Stored entries
..............................
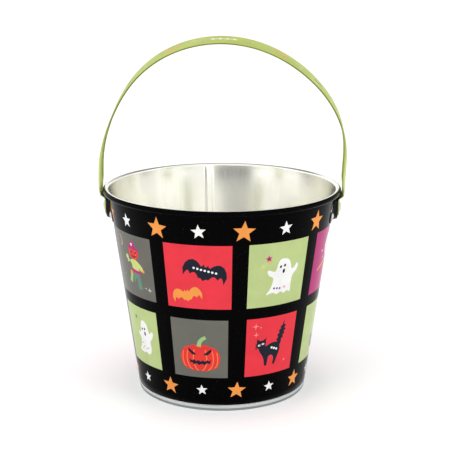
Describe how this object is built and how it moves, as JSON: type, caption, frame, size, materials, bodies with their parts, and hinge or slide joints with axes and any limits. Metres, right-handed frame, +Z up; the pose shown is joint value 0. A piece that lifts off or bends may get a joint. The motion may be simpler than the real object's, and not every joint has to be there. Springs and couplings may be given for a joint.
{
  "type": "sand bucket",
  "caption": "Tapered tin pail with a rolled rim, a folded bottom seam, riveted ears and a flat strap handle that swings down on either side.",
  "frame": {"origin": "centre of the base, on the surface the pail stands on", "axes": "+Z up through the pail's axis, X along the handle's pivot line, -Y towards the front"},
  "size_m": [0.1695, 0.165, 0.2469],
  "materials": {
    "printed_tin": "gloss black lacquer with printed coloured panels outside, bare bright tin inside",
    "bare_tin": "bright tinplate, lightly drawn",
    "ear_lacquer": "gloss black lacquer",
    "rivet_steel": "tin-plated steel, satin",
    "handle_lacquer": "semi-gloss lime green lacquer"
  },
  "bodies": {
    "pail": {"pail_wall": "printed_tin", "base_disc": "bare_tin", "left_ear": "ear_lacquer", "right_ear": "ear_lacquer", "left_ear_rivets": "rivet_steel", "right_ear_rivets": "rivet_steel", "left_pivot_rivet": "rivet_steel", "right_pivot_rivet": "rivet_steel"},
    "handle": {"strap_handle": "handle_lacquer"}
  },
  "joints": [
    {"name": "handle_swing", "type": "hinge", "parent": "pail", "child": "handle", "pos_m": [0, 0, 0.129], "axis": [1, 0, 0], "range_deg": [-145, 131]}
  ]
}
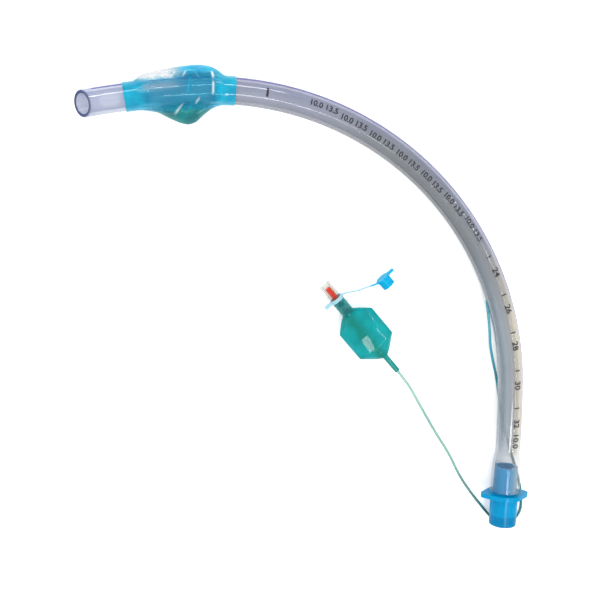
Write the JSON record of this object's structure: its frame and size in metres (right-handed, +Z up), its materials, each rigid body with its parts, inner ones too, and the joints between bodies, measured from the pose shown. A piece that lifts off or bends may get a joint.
..............................
### [Task statement]
Pick out all lines containing the string "type".

### [Task solution]
Describe how this object is built and how it moves, as JSON: type, caption, frame, size, materials, bodies with their parts, and hinge or slide joints with axes and any limits. Metres, right-handed frame, +Z up; the pose shown is joint value 0. A piece that lifts off or bends may get a joint. The motion may be simpler than the real object's, and not every joint has to be there. Springs and couplings may be given for a joint.
  "type": "sand bucket",
    {"name": "handle_swing", "type": "hinge", "parent": "pail", "child": "handle", "pos_m": [0, 0, 0.129], "axis": [1, 0, 0], "range_deg": [-145, 131]}